Here's the first bit:
Conservative plans to reduce the number of council chief executives lack support among grassroots Tories...
Sounds interesting, no? If there is a genuine movement amongst Tory councillors to support the existence of this well-paid (and rising) class of senior executives in local government, many of whom earn more than the Prime Minister, then that is a serious issue. Who has revealed this startling split?
...the Society of Local Authority Chief Executives & Senior Managers has claimed.
Ah.
This isn't just dog bites postman, it's "Postman likes being bitten by dog and wants more of it, says dog".
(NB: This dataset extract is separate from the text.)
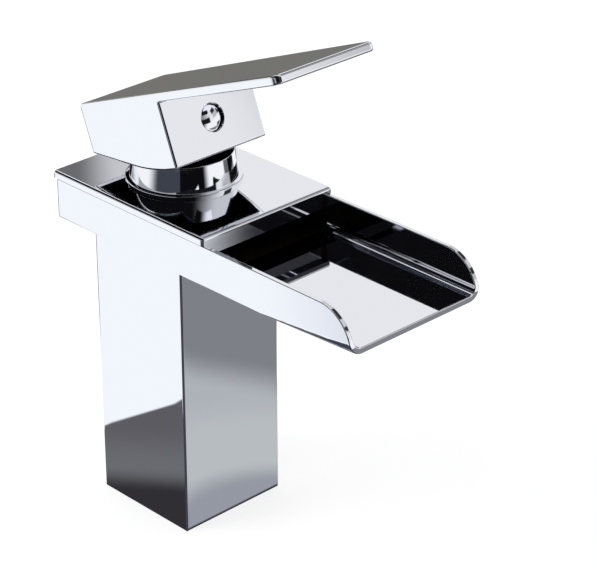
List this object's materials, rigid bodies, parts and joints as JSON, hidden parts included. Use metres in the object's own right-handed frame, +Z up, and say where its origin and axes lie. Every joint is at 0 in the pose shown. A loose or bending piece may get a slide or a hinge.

Still, let's look at the story - what's the detail? Actually, there is none - it's literally just on their say so - there are no numbers, estimates or even an anonymous survey. As it happens I have spoken to a lot fo councillors (and not just Tories) who support this plan to the hilt or would go further and abolishing the post altogether to make clear that the elected council are meant to run the local authority. Interestingly, even the quote from the group, which calls itself SOLACE (presumably in reference to their shared emotion when the pay cheques land on the doormat), is notably vague:
"On the one hand you have got Eric Pickles [the shadow communities secretary, saying this] and on the other you have got local Conservatives saying nothing of the sort," said Graham Taylor, director of communications at Solace.
Leaving aside that there even is a director of communications for SOLACE, it's interesting to note he isn't even willing to actually say that "local Conservatives oppose this", just to imply it. Boil it down and what have we really got? The group representing Council Chief Executives releasing their own, vaguely worded, totally unsubstantiated opinion that local councillors actually all like them really. As Cilla Black would say, surprise, surprise.